• [WHAT THE EXERCISE ASKS]:
Locate each line holding the string "axes" and copy it.

### AVAILABLE DATA ###

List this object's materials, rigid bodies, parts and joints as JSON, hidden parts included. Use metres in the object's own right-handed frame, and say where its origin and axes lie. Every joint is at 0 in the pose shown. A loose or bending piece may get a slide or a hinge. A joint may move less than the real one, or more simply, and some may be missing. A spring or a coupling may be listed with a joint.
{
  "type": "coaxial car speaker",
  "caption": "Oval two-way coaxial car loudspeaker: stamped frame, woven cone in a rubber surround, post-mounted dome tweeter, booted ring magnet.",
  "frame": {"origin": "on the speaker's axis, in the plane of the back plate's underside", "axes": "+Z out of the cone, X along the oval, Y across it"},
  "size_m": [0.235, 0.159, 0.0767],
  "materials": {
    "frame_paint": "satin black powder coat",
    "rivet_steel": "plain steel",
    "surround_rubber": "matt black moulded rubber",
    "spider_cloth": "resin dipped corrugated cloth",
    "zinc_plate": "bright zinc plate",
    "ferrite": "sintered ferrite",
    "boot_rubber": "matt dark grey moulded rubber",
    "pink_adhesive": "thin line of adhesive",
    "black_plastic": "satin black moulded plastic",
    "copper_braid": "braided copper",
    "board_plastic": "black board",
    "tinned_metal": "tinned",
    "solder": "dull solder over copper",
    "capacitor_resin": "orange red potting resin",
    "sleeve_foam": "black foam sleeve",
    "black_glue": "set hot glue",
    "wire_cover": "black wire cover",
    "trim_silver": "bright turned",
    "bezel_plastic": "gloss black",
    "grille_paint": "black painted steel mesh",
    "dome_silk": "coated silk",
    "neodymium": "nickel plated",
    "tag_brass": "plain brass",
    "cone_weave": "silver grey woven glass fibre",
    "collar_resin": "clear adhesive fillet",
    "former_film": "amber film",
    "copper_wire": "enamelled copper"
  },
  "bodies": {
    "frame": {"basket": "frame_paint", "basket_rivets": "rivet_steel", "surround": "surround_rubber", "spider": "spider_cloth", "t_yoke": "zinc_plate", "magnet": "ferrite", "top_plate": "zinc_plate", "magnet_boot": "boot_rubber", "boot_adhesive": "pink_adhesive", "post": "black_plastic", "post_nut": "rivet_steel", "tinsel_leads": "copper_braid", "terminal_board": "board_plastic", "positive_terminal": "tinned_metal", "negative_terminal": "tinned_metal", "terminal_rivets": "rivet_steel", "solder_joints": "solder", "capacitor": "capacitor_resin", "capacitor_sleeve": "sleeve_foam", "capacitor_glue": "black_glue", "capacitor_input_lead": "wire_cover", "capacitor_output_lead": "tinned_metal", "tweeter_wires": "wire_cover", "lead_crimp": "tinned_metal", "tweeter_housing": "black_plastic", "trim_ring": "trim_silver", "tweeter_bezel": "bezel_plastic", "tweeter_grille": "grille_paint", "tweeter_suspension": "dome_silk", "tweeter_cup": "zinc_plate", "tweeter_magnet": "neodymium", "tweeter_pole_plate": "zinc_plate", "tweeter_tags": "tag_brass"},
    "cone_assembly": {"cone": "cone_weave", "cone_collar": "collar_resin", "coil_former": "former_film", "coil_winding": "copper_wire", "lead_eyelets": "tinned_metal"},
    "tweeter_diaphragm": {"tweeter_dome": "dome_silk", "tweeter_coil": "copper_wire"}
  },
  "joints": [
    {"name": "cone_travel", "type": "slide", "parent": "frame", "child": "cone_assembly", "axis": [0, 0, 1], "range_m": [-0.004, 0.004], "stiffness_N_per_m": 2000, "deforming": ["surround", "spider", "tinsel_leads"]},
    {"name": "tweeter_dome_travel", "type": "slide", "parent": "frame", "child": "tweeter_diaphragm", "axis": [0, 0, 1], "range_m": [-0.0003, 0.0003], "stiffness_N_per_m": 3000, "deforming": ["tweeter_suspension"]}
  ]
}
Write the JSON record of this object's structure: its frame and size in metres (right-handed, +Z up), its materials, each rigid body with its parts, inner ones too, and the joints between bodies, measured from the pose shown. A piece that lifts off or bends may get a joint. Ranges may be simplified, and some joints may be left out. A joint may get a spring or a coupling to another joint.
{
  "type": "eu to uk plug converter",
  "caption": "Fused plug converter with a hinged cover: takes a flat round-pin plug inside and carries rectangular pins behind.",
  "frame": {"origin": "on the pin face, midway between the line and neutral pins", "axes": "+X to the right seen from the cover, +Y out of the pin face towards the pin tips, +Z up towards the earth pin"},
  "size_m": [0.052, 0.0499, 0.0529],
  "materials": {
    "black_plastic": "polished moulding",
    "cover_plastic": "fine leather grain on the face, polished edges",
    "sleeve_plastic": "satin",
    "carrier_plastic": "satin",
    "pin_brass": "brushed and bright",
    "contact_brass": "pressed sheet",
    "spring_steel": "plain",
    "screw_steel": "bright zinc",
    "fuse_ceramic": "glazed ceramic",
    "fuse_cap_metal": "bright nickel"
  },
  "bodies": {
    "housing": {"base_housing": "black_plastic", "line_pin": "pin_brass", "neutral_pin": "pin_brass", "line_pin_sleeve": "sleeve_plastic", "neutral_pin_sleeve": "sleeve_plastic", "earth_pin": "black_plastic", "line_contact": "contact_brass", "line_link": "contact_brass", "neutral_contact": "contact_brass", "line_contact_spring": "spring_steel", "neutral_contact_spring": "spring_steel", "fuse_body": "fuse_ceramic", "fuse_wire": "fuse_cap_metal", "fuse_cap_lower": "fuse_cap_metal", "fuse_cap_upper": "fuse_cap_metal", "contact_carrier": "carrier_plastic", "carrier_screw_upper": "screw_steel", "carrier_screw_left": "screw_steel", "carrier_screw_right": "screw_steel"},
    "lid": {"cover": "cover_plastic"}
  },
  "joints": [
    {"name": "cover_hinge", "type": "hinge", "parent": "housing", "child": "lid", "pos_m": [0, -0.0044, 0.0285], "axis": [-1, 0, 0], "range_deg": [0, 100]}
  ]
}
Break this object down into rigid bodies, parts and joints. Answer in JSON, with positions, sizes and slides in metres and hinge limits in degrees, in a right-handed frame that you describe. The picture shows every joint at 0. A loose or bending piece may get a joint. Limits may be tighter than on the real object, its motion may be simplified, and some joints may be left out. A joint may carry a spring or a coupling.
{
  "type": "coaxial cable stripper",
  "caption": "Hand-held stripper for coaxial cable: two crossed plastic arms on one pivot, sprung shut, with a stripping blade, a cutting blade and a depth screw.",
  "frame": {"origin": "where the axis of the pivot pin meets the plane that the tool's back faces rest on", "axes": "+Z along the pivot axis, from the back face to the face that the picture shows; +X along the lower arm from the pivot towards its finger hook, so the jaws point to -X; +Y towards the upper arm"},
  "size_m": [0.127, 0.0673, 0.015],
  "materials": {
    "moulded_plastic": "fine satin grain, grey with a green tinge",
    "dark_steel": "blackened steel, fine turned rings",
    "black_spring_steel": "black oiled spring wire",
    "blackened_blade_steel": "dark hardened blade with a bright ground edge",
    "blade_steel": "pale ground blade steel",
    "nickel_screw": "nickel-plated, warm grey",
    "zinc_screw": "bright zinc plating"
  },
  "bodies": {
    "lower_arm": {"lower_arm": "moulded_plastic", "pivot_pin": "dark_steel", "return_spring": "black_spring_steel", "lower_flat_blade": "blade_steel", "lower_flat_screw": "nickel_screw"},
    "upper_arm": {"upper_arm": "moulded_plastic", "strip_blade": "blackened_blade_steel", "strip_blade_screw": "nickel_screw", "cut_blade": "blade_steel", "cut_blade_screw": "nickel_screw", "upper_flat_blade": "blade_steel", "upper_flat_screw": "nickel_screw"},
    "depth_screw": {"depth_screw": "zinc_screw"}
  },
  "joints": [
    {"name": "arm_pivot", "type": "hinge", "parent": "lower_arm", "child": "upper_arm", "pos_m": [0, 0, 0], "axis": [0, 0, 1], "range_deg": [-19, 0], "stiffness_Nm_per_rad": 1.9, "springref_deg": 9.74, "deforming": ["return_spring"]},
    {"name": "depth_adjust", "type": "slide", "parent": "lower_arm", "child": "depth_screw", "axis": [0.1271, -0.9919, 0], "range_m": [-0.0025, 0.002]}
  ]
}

###

• [RESULT OF THE TASK]:
List this object's materials, rigid bodies, parts and joints as JSON, hidden parts included. Use metres in the object's own right-handed frame, and say where its origin and axes lie. Every joint is at 0 in the pose shown. A loose or bending piece may get a slide or a hinge. A joint may move less than the real one, or more simply, and some may be missing. A spring or a coupling may be listed with a joint.
  "frame": {"origin": "on the speaker's axis, in the plane of the back plate's underside", "axes": "+Z out of the cone, X along the oval, Y across it"},
  "frame": {"origin": "on the pin face, midway between the line and neutral pins", "axes": "+X to the right seen from the cover, +Y out of the pin face towards the pin tips, +Z up towards the earth pin"},
  "frame": {"origin": "where the axis of the pivot pin meets the plane that the tool's back faces rest on", "axes": "+Z along the pivot axis, from the back face to the face that the picture shows; +X along the lower arm from the pivot towards its finger hook, so the jaws point to -X; +Y towards the upper arm"},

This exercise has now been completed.